▶ _Raw data_
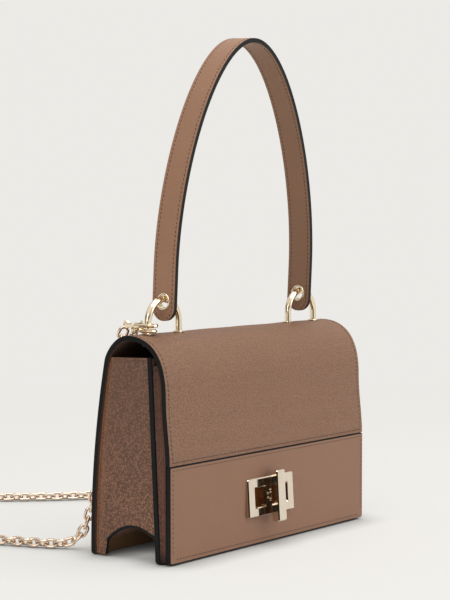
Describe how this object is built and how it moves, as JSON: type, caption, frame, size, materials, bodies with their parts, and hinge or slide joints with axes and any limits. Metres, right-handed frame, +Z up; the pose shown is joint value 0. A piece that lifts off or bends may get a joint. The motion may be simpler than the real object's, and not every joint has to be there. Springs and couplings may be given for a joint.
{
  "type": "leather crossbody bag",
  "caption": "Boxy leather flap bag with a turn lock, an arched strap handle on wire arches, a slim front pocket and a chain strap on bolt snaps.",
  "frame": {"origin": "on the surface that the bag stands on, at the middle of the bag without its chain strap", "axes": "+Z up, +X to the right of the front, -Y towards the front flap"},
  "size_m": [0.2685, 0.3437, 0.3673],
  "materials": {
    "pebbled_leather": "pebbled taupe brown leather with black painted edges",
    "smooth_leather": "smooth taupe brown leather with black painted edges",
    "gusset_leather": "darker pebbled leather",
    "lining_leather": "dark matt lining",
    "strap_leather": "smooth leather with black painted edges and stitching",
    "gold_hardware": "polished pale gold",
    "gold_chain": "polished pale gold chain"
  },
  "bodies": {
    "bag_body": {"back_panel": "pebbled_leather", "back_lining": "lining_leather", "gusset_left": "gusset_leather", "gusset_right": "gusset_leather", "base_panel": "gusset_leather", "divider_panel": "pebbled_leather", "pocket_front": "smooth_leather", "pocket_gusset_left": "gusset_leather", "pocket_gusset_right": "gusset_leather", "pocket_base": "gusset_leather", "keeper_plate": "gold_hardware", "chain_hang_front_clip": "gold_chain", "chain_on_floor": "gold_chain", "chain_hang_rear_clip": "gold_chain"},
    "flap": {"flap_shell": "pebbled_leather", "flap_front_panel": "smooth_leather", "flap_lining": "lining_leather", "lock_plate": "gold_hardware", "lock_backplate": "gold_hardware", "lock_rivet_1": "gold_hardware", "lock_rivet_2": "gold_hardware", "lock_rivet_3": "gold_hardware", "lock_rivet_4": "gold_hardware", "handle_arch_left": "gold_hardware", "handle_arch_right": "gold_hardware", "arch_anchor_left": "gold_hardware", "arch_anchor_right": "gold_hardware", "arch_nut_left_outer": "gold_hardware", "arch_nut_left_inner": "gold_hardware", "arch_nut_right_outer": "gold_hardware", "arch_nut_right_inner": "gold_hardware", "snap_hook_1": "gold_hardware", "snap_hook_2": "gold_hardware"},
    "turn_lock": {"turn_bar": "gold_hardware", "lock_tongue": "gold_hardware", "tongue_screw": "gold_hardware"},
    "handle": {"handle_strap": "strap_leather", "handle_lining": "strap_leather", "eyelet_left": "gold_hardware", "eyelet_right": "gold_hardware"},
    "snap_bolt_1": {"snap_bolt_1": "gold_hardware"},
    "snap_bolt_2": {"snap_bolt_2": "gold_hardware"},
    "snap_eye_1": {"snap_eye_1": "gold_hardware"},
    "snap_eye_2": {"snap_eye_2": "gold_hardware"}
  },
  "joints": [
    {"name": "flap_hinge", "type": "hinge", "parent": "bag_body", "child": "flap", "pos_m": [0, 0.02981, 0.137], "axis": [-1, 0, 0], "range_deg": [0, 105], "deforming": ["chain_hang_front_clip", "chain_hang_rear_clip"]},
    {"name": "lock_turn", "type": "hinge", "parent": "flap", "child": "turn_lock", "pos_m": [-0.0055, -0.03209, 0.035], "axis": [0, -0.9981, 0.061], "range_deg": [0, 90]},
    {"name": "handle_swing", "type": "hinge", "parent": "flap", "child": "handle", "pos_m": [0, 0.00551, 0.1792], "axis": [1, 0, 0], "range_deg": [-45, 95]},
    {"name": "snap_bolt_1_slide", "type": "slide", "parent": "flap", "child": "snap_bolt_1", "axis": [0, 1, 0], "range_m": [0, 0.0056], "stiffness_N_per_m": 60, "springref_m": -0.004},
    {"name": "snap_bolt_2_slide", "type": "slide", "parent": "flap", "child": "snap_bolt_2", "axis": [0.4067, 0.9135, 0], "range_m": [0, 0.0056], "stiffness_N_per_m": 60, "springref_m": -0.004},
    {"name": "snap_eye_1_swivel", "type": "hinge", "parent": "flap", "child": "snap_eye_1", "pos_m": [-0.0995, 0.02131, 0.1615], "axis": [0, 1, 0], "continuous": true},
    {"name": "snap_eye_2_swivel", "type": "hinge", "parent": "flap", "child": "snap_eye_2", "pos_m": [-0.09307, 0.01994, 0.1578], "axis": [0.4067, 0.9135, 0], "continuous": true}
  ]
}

▶ _Exercise aim_
Take every line from the data above that holds "frame" and copy it out.

▶ _The solution_
Describe how this object is built and how it moves, as JSON: type, caption, frame, size, materials, bodies with their parts, and hinge or slide joints with axes and any limits. Metres, right-handed frame, +Z up; the pose shown is joint value 0. A piece that lifts off or bends may get a joint. The motion may be simpler than the real object's, and not every joint has to be there. Springs and couplings may be given for a joint.
  "frame": {"origin": "on the surface that the bag stands on, at the middle of the bag without its chain strap", "axes": "+Z up, +X to the right of the front, -Y towards the front flap"},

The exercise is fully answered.